This blog is intended to go along with Population: An Introduction to Concepts and Issues, by John R. Weeks, published by Cengage Learning. The latest edition is the 12th (it came out in 2015), but this blog is meant to complement any edition of the book by showing the way in which demographic issues are regularly in the news.
If you are a user of my textbook and would like to suggest a blog post idea, please email me at: firstname.lastname@example.org
Friday, November 11, 2011
The Demographics of the Euro Crisis
Over the past several days, the news has been heartening that Greece and Italy seem to be instituting the kinds of austerity measures necessary to bring their economies under control in the face of the huge global financial crisis. The underlying reasons for the global crisis, especially the impact on southern Europe--Greece, Italy, Spain, and Portugal, in particular--are many and varied, and are well laid out, in my opinion, in Michael Lewis's bestselling book, "Boomerang: Travels in the New Third World." But there is also a long-term underlying demographic component to the question of "why southern Europe"? And, no, it's not the aging population--all of Europe is dealing with that.
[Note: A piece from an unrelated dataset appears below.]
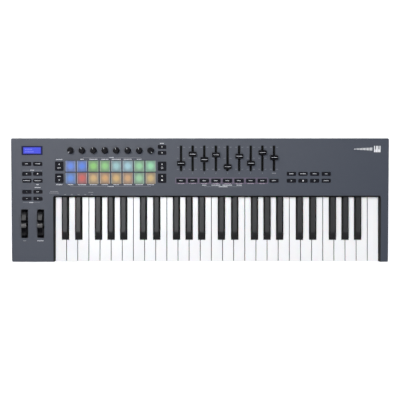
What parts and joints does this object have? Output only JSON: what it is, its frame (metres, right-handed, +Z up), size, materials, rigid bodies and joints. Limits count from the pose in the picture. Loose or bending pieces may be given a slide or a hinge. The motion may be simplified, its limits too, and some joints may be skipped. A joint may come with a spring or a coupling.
{
  "type": "midi keyboard controller",
  "caption": "Flat desktop MIDI keyboard: piano keys under a sloping control panel with lit drum pads, knobs, faders, buttons, a small display and two side wheels.",
  "frame": {"origin": "centre of the casing's footprint, on the table the feet stand on", "axes": "+X to the player's right, along the row of keys; +Y away from the player, towards the sockets; +Z up"},
  "size_m": [0.79, 0.259, 0.0773],
  "materials": {
    "casing_upper": "fine matt texture, slate grey",
    "casing_lower": "fine matt texture, near black",
    "rubber_foot": "matt",
    "screw_steel": "zinc plated",
    "frame_plastic": "black moulding",
    "felt": "red felt",
    "spring_steel": "bright",
    "circuit_board": "green solder mask",
    "contact_rubber": "grey silicone",
    "pot_body": "dark grey",
    "display_glass": "clear window",
    "display_panel": "blue backlit panel",
    "socket_plastic": "black",
    "socket_metal": "tinned steel",
    "cable_grey": "grey ribbon",
    "white_key": "polished white",
    "black_key": "satin black",
    "button_rubber": "matt dark grey",
    "pad_rubber": "translucent, lit in several colours",
    "knob_plastic": "satin black",
    "fader_plastic": "satin black",
    "wheel_rubber": "soft-touch dark grey"
  },
  "bodies": {
    "casing": {"top_case": "casing_upper", "bottom_case": "casing_lower", "rubber_feet": "rubber_foot", "screws": "screw_steel", "key_frame": "frame_plastic", "key_felts": "felt", "key_springs": "spring_steel", "key_contact_board": "circuit_board", "key_contact_strips": "contact_rubber", "control_board": "circuit_board", "rotary_pots": "pot_body", "slide_pots": "pot_body", "display_window": "display_glass", "display_module": "display_panel", "wheel_bracket": "frame_plastic", "io_board": "circuit_board", "pedal_jacks": "socket_plastic", "midi_socket": "socket_plastic", "usb_socket": "socket_metal", "ribbon_cables": "cable_grey"},
    "octave_1_keys_c_e_g_b": {"octave_1_keys_c_e_g_b": "white_key"},
    "octave_1_keys_d_f_a": {"octave_1_keys_d_f_a": "white_key"},
    "octave_1_keys_black": {"octave_1_keys_black": "black_key"},
    "octave_2_keys_c_e_g_b": {"octave_2_keys_c_e_g_b": "white_key"},
    "octave_2_keys_d_f_a": {"octave_2_keys_d_f_a": "white_key"},
    "octave_2_keys_black": {"octave_2_keys_black": "black_key"},
    "octave_3_keys_c_e_g_b": {"octave_3_keys_c_e_g_b": "white_key"},
    "octave_3_keys_d_f_a": {"octave_3_keys_d_f_a": "white_key"},
    "octave_3_keys_black": {"octave_3_keys_black": "black_key"},
    "octave_4_keys_c_e_g_b": {"octave_4_keys_c_e_g_b": "white_key"},
    "octave_4_keys_d_f_a": {"octave_4_keys_d_f_a": "white_key"},
    "octave_4_keys_black": {"octave_4_keys_black": "black_key"},
    "menu_buttons": {"menu_buttons": "button_rubber"},
    "navigation_buttons": {"navigation_buttons": "button_rubber"},
    "octave_buttons": {"octave_buttons": "button_rubber"},
    "knob_bank_buttons": {"knob_bank_buttons": "button_rubber"},
    "pad_side_buttons": {"pad_side_buttons": "button_rubber"},
    "fader_buttons": {"fader_buttons": "button_rubber"},
    "transport_buttons": {"transport_buttons": "button_rubber"},
    "pads_upper_row": {"pads_upper_row": "pad_rubber"},
    "pads_lower_row": {"pads_lower_row": "pad_rubber"},
    "knob_1": {"knob_1": "knob_plastic"},
    "knob_2": {"knob_2": "knob_plastic"},
    "knob_3": {"knob_3": "knob_plastic"},
    "knob_4": {"knob_4": "knob_plastic"},
    "knob_5": {"knob_5": "knob_plastic"},
    "knob_6": {"knob_6": "knob_plastic"},
    "knob_7": {"knob_7": "knob_plastic"},
    "knob_8": {"knob_8": "knob_plastic"},
    "fader_1": {"fader_1": "fader_plastic"},
    "fader_2": {"fader_2": "fader_plastic"},
    "fader_3": {"fader_3": "fader_plastic"},
    "fader_4": {"fader_4": "fader_plastic"},
    "fader_5": {"fader_5": "fader_plastic"},
    "fader_6": {"fader_6": "fader_plastic"},
    "fader_7": {"fader_7": "fader_plastic"},
    "fader_8": {"fader_8": "fader_plastic"},
    "fader_9": {"fader_9": "fader_plastic"},
    "pitch_wheel": {"pitch_wheel": "wheel_rubber"},
    "modulation_wheel": {"modulation_wheel": "wheel_rubber"}
  },
  "joints": [
    {"name": "octave_1_keys_c_e_g_b_press", "type": "hinge", "parent": "casing", "child": "octave_1_keys_c_e_g_b", "pos_m": [0, 0.064, 0.03], "axis": [1, 0, 0], "range_deg": [0, 3], "stiffness_Nm_per_rad": 6, "springref_deg": -4.58},
    {"name": "octave_1_keys_d_f_a_press", "type": "hinge", "parent": "casing", "child": "octave_1_keys_d_f_a", "pos_m": [0, 0.064, 0.03], "axis": [1, 0, 0], "range_deg": [0, 3], "stiffness_Nm_per_rad": 4.5, "springref_deg": -4.58},
    {"name": "octave_1_keys_black_press", "type": "hinge", "parent": "casing", "child": "octave_1_keys_black", "pos_m": [0, 0.064, 0.03], "axis": [1, 0, 0], "range_deg": [0, 3], "stiffness_Nm_per_rad": 7.5, "springref_deg": -4.58},
    {"name": "octave_2_keys_c_e_g_b_press", "type": "hinge", "parent": "casing", "child": "octave_2_keys_c_e_g_b", "pos_m": [0, 0.064, 0.03], "axis": [1, 0, 0], "range_deg": [0, 3], "stiffness_Nm_per_rad": 6, "springref_deg": -4.58},
    {"name": "octave_2_keys_d_f_a_press", "type": "hinge", "parent": "casing", "child": "octave_2_keys_d_f_a", "pos_m": [0, 0.064, 0.03], "axis": [1, 0, 0], "range_deg": [0, 3], "stiffness_Nm_per_rad": 4.5, "springref_deg": -4.58},
    {"name": "octave_2_keys_black_press", "type": "hinge", "parent": "casing", "child": "octave_2_keys_black", "pos_m": [0, 0.064, 0.03], "axis": [1, 0, 0], "range_deg": [0, 3], "stiffness_Nm_per_rad": 7.5, "springref_deg": -4.58},
    {"name": "octave_3_keys_c_e_g_b_press", "type": "hinge", "parent": "casing", "child": "octave_3_keys_c_e_g_b", "pos_m": [0, 0.064, 0.03], "axis": [1, 0, 0], "range_deg": [0, 3], "stiffness_Nm_per_rad": 6, "springref_deg": -4.58},
    {"name": "octave_3_keys_d_f_a_press", "type": "hinge", "parent": "casing", "child": "octave_3_keys_d_f_a", "pos_m": [0, 0.064, 0.03], "axis": [1, 0, 0], "range_deg": [0, 3], "stiffness_Nm_per_rad": 4.5, "springref_deg": -4.58},
    {"name": "octave_3_keys_black_press", "type": "hinge", "parent": "casing", "child": "octave_3_keys_black", "pos_m": [0, 0.064, 0.03], "axis": [1, 0, 0], "range_deg": [0, 3], "stiffness_Nm_per_rad": 7.5, "springref_deg": -4.58},
    {"name": "octave_4_keys_c_e_g_b_press", "type": "hinge", "parent": "casing", "child": "octave_4_keys_c_e_g_b", "pos_m": [0, 0.064, 0.03], "axis": [1, 0, 0], "range_deg": [0, 3], "stiffness_Nm_per_rad": 7.5, "springref_deg": -4.58},
    {"name": "octave_4_keys_d_f_a_press", "type": "hinge", "parent": "casing", "child": "octave_4_keys_d_f_a", "pos_m": [0, 0.064, 0.03], "axis": [1, 0, 0], "range_deg": [0, 3], "stiffness_Nm_per_rad": 4.5, "springref_deg": -4.58},
    {"name": "octave_4_keys_black_press", "type": "hinge", "parent": "casing", "child": "octave_4_keys_black", "pos_m": [0, 0.064, 0.03], "axis": [1, 0, 0], "range_deg": [0, 3], "stiffness_Nm_per_rad": 7.5, "springref_deg": -4.58},
    {"name": "menu_buttons_press", "type": "slide", "parent": "casing", "child": "menu_buttons", "axis": [0, 0.0501, -0.9987], "range_m": [0, 0.001], "stiffness_N_per_m": 1000, "springref_m": -0.001},
    {"name": "navigation_buttons_press", "type": "slide", "parent": "casing", "child": "navigation_buttons", "axis": [0, 0.0501, -0.9987], "range_m": [0, 0.001], "stiffness_N_per_m": 2000, "springref_m": -0.001},
    {"name": "octave_buttons_press", "type": "slide", "parent": "casing", "child": "octave_buttons", "axis": [0, 0.0501, -0.9987], "range_m": [0, 0.001], "stiffness_N_per_m": 2000, "springref_m": -0.001},
    {"name": "knob_bank_buttons_press", "type": "slide", "parent": "casing", "child": "knob_bank_buttons", "axis": [0, 0.0501, -0.9987], "range_m": [0, 0.001], "stiffness_N_per_m": 1000, "springref_m": -0.001},
    {"name": "pad_side_buttons_press", "type": "slide", "parent": "casing", "child": "pad_side_buttons", "axis": [0, 0.0501, -0.9987], "range_m": [0, 0.001], "stiffness_N_per_m": 2000, "springref_m": -0.001},
    {"name": "fader_buttons_press", "type": "slide", "parent": "casing", "child": "fader_buttons", "axis": [0, 0.0501, -0.9987], "range_m": [0, 0.001], "stiffness_N_per_m": 4500, "springref_m": -0.001},
    {"name": "transport_buttons_press", "type": "slide", "parent": "casing", "child": "transport_buttons", "axis": [0, 0.0501, -0.9987], "range_m": [0, 0.001], "stiffness_N_per_m": 4000, "springref_m": -0.001},
    {"name": "pads_upper_row_press", "type": "slide", "parent": "casing", "child": "pads_upper_row", "axis": [0, 0.0501, -0.9987], "range_m": [0, 0.001], "stiffness_N_per_m": 8000, "springref_m": -0.001},
    {"name": "pads_lower_row_press", "type": "slide", "parent": "casing", "child": "pads_lower_row", "axis": [0, 0.0501, -0.9987], "range_m": [0, 0.001], "stiffness_N_per_m": 8000, "springref_m": -0.001},
    {"name": "knob_1_turn", "type": "hinge", "parent": "casing", "child": "knob_1", "pos_m": [-0.27055, 0.104, 0.06372], "axis": [0, -0.0501, 0.9987], "range_deg": [-290, 0]},
    {"name": "knob_2_turn", "type": "hinge", "parent": "casing", "child": "knob_2", "pos_m": [-0.24665, 0.104, 0.06372], "axis": [0, -0.0501, 0.9987], "range_deg": [-161, 129]},
    {"name": "knob_3_turn", "type": "hinge", "parent": "casing", "child": "knob_3", "pos_m": [-0.22275, 0.104, 0.06372], "axis": [0, -0.0501, 0.9987], "range_deg": [-159, 131]},
    {"name": "knob_4_turn", "type": "hinge", "parent": "casing", "child": "knob_4", "pos_m": [-0.19885, 0.104, 0.06372], "axis": [0, -0.0501, 0.9987], "range_deg": [-163, 127]},
    {"name": "knob_5_turn", "type": "hinge", "parent": "casing", "child": "knob_5", "pos_m": [-0.17495, 0.104, 0.06372], "axis": [0, -0.0501, 0.9987], "range_deg": [-159, 131]},
    {"name": "knob_6_turn", "type": "hinge", "parent": "casing", "child": "knob_6", "pos_m": [-0.15105, 0.104, 0.06372], "axis": [0, -0.0501, 0.9987], "range_deg": [-161, 129]},
    {"name": "knob_7_turn", "type": "hinge", "parent": "casing", "child": "knob_7", "pos_m": [-0.12715, 0.104, 0.06372], "axis": [0, -0.0501, 0.9987], "range_deg": [-159, 131]},
    {"name": "knob_8_turn", "type": "hinge", "parent": "casing", "child": "knob_8", "pos_m": [-0.10325, 0.104, 0.06372], "axis": [0, -0.0501, 0.9987], "range_deg": [0, 290]},
    {"name": "fader_1_slide", "type": "slide", "parent": "casing", "child": "fader_1", "axis": [0, 0.9987, 0.0501], "range_m": [-0.012, 0.033]},
    {"name": "fader_2_slide", "type": "slide", "parent": "casing", "child": "fader_2", "axis": [0, 0.9987, 0.0501], "range_m": [-0.0313, 0.0137]},
    {"name": "fader_3_slide", "type": "slide", "parent": "casing", "child": "fader_3", "axis": [0, 0.9987, 0.0501], "range_m": [-0.0199, 0.0251]},
    {"name": "fader_4_slide", "type": "slide", "parent": "casing", "child": "fader_4", "axis": [0, 0.9987, 0.0501], "range_m": [-0.0301, 0.0149]},
    {"name": "fader_5_slide", "type": "slide", "parent": "casing", "child": "fader_5", "axis": [0, 0.9987, 0.0501], "range_m": [-0.0051, 0.0399]},
    {"name": "fader_6_slide", "type": "slide", "parent": "casing", "child": "fader_6", "axis": [0, 0.9987, 0.0501], "range_m": [-0.027, 0.018]},
    {"name": "fader_7_slide", "type": "slide", "parent": "casing", "child": "fader_7", "axis": [0, 0.9987, 0.0501], "range_m": [-0.0124, 0.0326]},
    {"name": "fader_8_slide", "type": "slide", "parent": "casing", "child": "fader_8", "axis": [0, 0.9987, 0.0501], "range_m": [-0.0345, 0.0105]},
    {"name": "fader_9_slide", "type": "slide", "parent": "casing", "child": "fader_9", "axis": [0, 0.9987, 0.0501], "range_m": [-0.0241, 0.0209]},
    {"name": "pitch_wheel_turn", "type": "hinge", "parent": "casing", "child": "pitch_wheel", "pos_m": [-0.36785, -0.0492, 0.04103], "axis": [1, 0, 0], "range_deg": [-38, 38], "stiffness_Nm_per_rad": 0.15},
    {"name": "modulation_wheel_turn", "type": "hinge", "parent": "casing", "child": "modulation_wheel", "pos_m": [-0.33415, -0.0492, 0.04103], "axis": [1, 0, 0], "range_deg": [-38, 38]}
  ]
}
Rather, the issue is the status of women. Greece, Italy and Spain have the lowest percentage of women in the labor force of all European countries, according to data from the OECD, a Paris-based think tank. They are squandering huge economic resources in the same way that Japan does. When you add to that the fact that Greece and Italy have the lowest retirement ages in Europe, the waste of human productivity is even more noteworthy. So, it is not just austerity that is required in these countries. They also need to have what amounts to a cultural revolution to bring women more fully into the labor force and to keep people in the labor force for many more years than is the current practice.